17 Mayıs 2012 Perşembe

Çehov Makinesi

İçimde iki adam var- ya da daha doğrusu iki varlık; birisi doktor, birisi de hasta…
                                                                                             Anton Pavloviç Çehov

İKSV’nin düzenlediği 18. Tiyatro Festivali kapsamında DT Tekel sahnesinde sergilenen Çehov Makinesi adlı oyunun pek çok açıdan takdiri hakettiğini düşünüyorum.
Çehov Makinesi Romanya’lı yazar Matei Vişniec’in kaleminden çıkmış. Mete Gürman’ın çevirisi ve Müge Gürman’ın yönetmenliğinde Devlet Tiyatrosu’nda can bulan oyunun kadrosunda Uğur Polat, Hakan Vanlı, Erkan Taşdöğen, ve Ayça Bingöl gibi başarılı isimler yer alıyor.
Ölürken insanın hayatının gözlerinden önünden bir film şeridi gibi geçmesi durumu Çehov için Çehov’un yarattığı karakterler tarafından, onların gözünden yansıtılıyor. Çehov hem oyunun bir parçası hem de ana süjesi konumunda. Tüberkülozdan yavaş yavaş ölürken, İvanov, Martı, Vanya Dayı, Üç kızkardeş ve Vişne Bahçesi eserlerinin kahramanları onu tek tek buluşurken, hayattan, ölümden, iyiden, kötüden, umutsuzluktan, neşeden ve bunların içinde ve dışında kalan herşeyden bahsediyorlar. Çehov bu karakterlerin bir anlama tanrısı olmasına rağmen onların neden’lerine, niçin’lerine, en çok da yaşadıkları şeyleri neden yaşamak zorunda olduklarını sorduklarında cevapsız da kalabiliyor. Onların bazen doktoru, bazen yargıcı, bazen savcısı oluyor.
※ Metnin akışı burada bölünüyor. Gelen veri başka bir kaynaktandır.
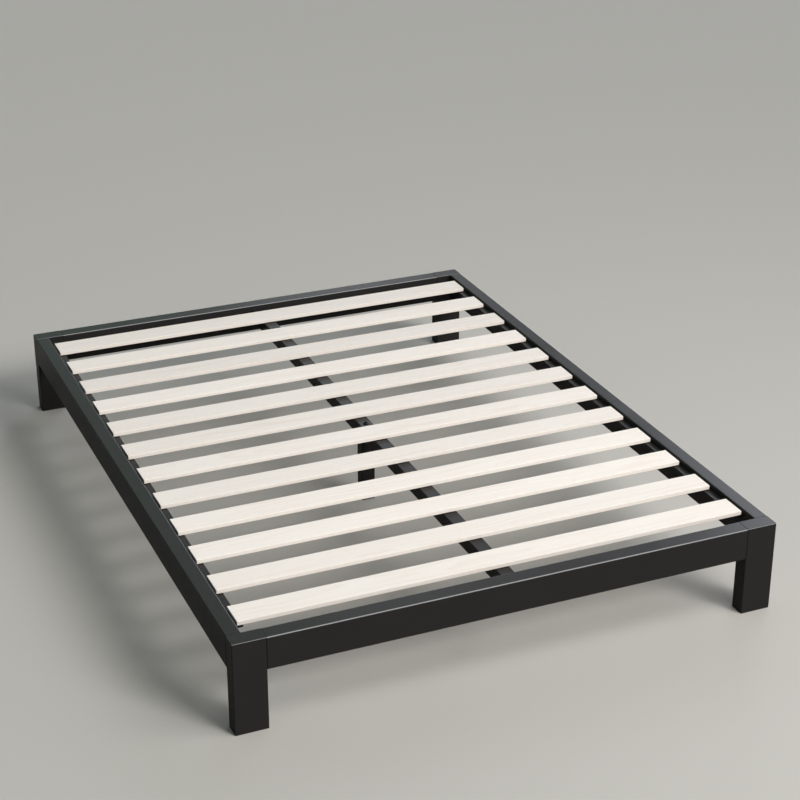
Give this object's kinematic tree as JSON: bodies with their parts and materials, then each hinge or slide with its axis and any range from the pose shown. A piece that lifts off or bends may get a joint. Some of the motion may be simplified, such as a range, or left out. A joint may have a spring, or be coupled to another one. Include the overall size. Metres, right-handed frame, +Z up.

Ama sonuçta onların kaderlerini değiştirmelerine yardımcı olamıyor tıpkı doktor olmasına rağmen kendisini iyileştiremediği gibi. Anna Petrovna ona nasıl ölüneceğini anlatmak isterken, üç doktorlar onun edebiyat ve toplum için ne ifade ettiğini tartışmaya açıyor. Bu karakterlerin hepsi içinde bulundukları çemberin dışına çıkamayan karakterler; Çehov’un hayat verdiği ama onun gibi hastalıklı- natamam karakterler.

Sahnede dönebilen dairesel bir taban ve
  fonda hareket halinde hızla geçip giden bir tren var. Bunlar ışık efektleriyle birleşince izleyicide Çehov’un sanki trenle her bir karakterini, onun yaşadığı yerde ziyaret ediyormuşçasına değişken bir mekan algısı yaratılmış. Aslında biz hep ölmek üzere olan bir adamın yatak odasındayız.

Çehov Makinesi izleyicinin çok dikkatli bir şekilde izlese bile mutlak kaçıracağı birşeylerinin olduğu çok yoğun, hızlı ve uzun bir oyun. Karakterler arasındaki geçişler ve karakterlerin Çehov’la yaptıkları felsefi sohbetler sanıyorum pek çok insan için farklı farklı şeyler ifade edecektir. Başarılı bir ekip oyunu olan bu absürd serüvenin Uğur Polat’ın nerdeyse 120 dakikalık muhteşem performansıyla birleşmesi ve bizlere sunulmasının büyük bir şanş olduğunu düşünüyorum.